-- START OF RECORDS FOR THIS TASK --

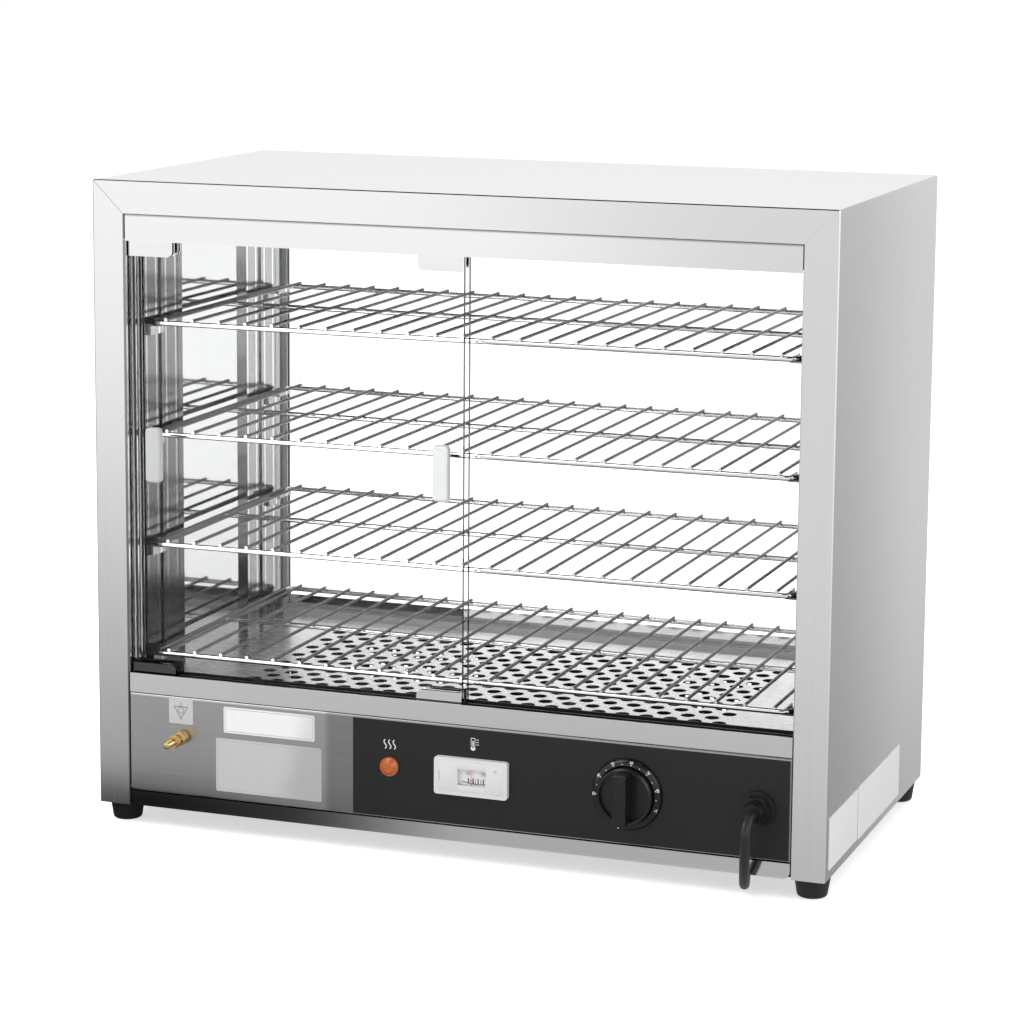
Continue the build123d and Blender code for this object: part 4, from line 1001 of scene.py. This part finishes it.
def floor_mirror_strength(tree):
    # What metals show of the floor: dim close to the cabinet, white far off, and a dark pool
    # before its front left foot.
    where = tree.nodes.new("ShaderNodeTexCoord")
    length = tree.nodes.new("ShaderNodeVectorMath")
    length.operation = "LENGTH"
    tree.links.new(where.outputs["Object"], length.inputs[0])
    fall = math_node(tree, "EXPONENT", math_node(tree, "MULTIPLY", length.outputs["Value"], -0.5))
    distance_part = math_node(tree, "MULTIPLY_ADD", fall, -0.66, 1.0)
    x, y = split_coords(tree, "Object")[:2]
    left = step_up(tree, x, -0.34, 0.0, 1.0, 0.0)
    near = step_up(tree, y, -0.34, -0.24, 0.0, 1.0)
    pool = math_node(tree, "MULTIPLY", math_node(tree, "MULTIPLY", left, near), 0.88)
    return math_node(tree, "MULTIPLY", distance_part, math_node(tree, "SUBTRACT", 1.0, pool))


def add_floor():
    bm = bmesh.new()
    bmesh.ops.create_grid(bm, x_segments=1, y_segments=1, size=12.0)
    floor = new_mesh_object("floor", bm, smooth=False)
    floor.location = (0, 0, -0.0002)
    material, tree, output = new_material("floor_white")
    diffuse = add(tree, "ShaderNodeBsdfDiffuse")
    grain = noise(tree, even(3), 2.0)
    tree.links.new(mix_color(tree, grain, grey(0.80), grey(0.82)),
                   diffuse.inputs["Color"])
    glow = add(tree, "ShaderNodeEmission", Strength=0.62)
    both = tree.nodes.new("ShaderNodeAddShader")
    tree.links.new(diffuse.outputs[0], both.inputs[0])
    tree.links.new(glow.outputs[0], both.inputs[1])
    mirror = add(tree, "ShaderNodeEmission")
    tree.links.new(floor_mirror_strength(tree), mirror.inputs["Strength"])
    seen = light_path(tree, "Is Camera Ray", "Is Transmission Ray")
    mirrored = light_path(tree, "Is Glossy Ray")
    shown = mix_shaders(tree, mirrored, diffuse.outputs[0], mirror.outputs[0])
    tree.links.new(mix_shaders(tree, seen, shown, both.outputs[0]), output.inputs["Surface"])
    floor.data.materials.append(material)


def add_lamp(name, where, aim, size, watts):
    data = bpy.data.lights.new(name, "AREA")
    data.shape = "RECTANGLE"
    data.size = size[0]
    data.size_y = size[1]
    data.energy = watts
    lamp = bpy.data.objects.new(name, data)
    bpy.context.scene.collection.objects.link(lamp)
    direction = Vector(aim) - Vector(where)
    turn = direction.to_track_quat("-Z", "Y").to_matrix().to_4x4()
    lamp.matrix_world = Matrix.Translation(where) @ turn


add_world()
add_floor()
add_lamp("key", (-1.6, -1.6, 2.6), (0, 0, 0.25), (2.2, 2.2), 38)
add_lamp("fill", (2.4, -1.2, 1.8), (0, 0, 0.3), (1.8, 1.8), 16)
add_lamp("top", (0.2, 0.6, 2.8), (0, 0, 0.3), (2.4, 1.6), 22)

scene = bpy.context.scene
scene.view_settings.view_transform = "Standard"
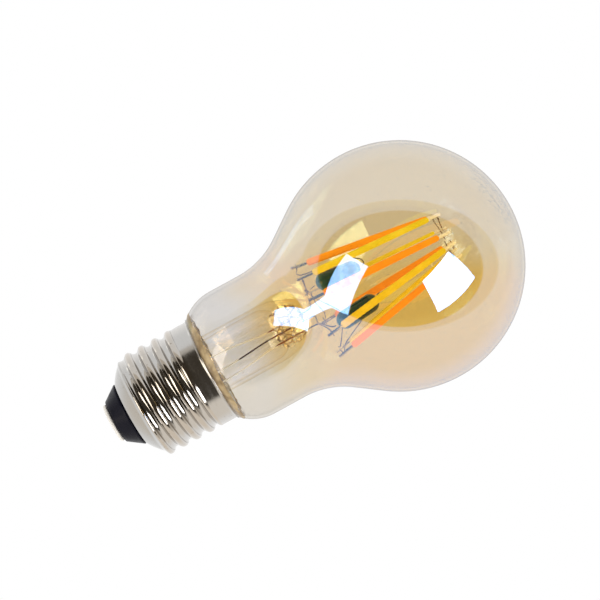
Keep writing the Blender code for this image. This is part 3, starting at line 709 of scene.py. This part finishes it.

-- END OF RECORDS FOR THIS TASK --

Reproduce all of the entries word for word.

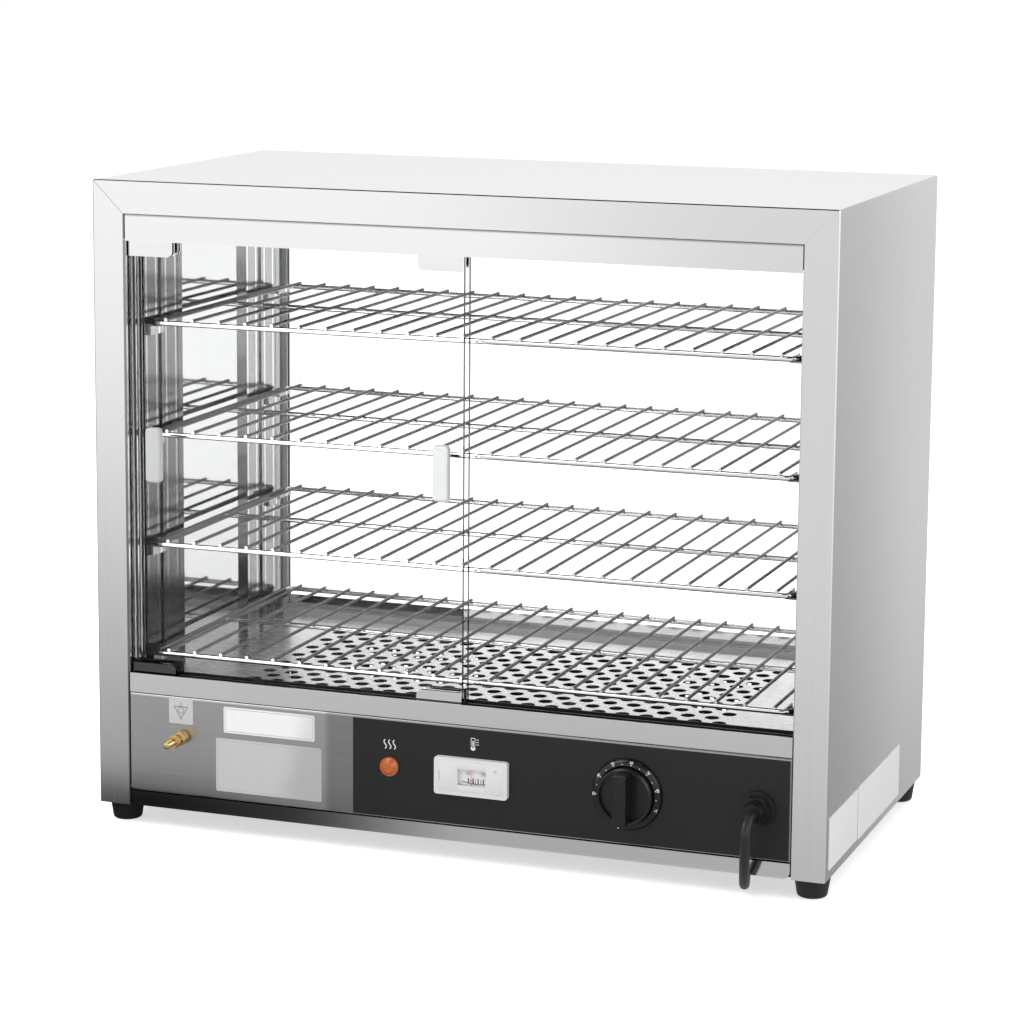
Continue the build123d and Blender code for this object: part 4, from line 1001 of scene.py. This part finishes it.
def floor_mirror_strength(tree):
    # What metals show of the floor: dim close to the cabinet, white far off, and a dark pool
    # before its front left foot.
    where = tree.nodes.new("ShaderNodeTexCoord")
    length = tree.nodes.new("ShaderNodeVectorMath")
    length.operation = "LENGTH"
    tree.links.new(where.outputs["Object"], length.inputs[0])
    fall = math_node(tree, "EXPONENT", math_node(tree, "MULTIPLY", length.outputs["Value"], -0.5))
    distance_part = math_node(tree, "MULTIPLY_ADD", fall, -0.66, 1.0)
    x, y = split_coords(tree, "Object")[:2]
    left = step_up(tree, x, -0.34, 0.0, 1.0, 0.0)
    near = step_up(tree, y, -0.34, -0.24, 0.0, 1.0)
    pool = math_node(tree, "MULTIPLY", math_node(tree, "MULTIPLY", left, near), 0.88)
    return math_node(tree, "MULTIPLY", distance_part, math_node(tree, "SUBTRACT", 1.0, pool))


def add_floor():
    bm = bmesh.new()
    bmesh.ops.create_grid(bm, x_segments=1, y_segments=1, size=12.0)
    floor = new_mesh_object("floor", bm, smooth=False)
    floor.location = (0, 0, -0.0002)
    material, tree, output = new_material("floor_white")
    diffuse = add(tree, "ShaderNodeBsdfDiffuse")
    grain = noise(tree, even(3), 2.0)
    tree.links.new(mix_color(tree, grain, grey(0.80), grey(0.82)),
                   diffuse.inputs["Color"])
    glow = add(tree, "ShaderNodeEmission", Strength=0.62)
    both = tree.nodes.new("ShaderNodeAddShader")
    tree.links.new(diffuse.outputs[0], both.inputs[0])
    tree.links.new(glow.outputs[0], both.inputs[1])
    mirror = add(tree, "ShaderNodeEmission")
    tree.links.new(floor_mirror_strength(tree), mirror.inputs["Strength"])
    seen = light_path(tree, "Is Camera Ray", "Is Transmission Ray")
    mirrored = light_path(tree, "Is Glossy Ray")
    shown = mix_shaders(tree, mirrored, diffuse.outputs[0], mirror.outputs[0])
    tree.links.new(mix_shaders(tree, seen, shown, both.outputs[0]), output.inputs["Surface"])
    floor.data.materials.append(material)


def add_lamp(name, where, aim, size, watts):
    data = bpy.data.lights.new(name, "AREA")
    data.shape = "RECTANGLE"
    data.size = size[0]
    data.size_y = size[1]
    data.energy = watts
    lamp = bpy.data.objects.new(name, data)
    bpy.context.scene.collection.objects.link(lamp)
    direction = Vector(aim) - Vector(where)
    turn = direction.to_track_quat("-Z", "Y").to_matrix().to_4x4()
    lamp.matrix_world = Matrix.Translation(where) @ turn


add_world()
add_floor()
add_lamp("key", (-1.6, -1.6, 2.6), (0, 0, 0.25), (2.2, 2.2), 38)
add_lamp("fill", (2.4, -1.2, 1.8), (0, 0, 0.3), (1.8, 1.8), 16)
add_lamp("top", (0.2, 0.6, 2.8), (0, 0, 0.3), (2.4, 1.6), 22)

scene = bpy.context.scene
scene.view_settings.view_transform = "Standard"
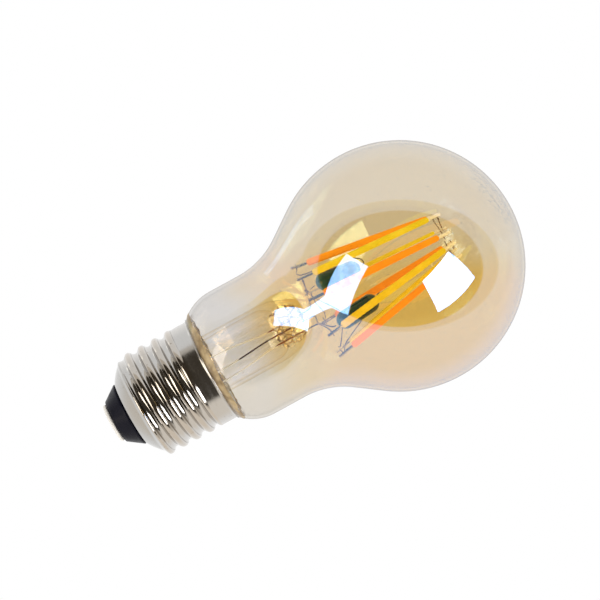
Keep writing the Blender code for this image. This is part 3, starting at line 709 of scene.py. This part finishes it.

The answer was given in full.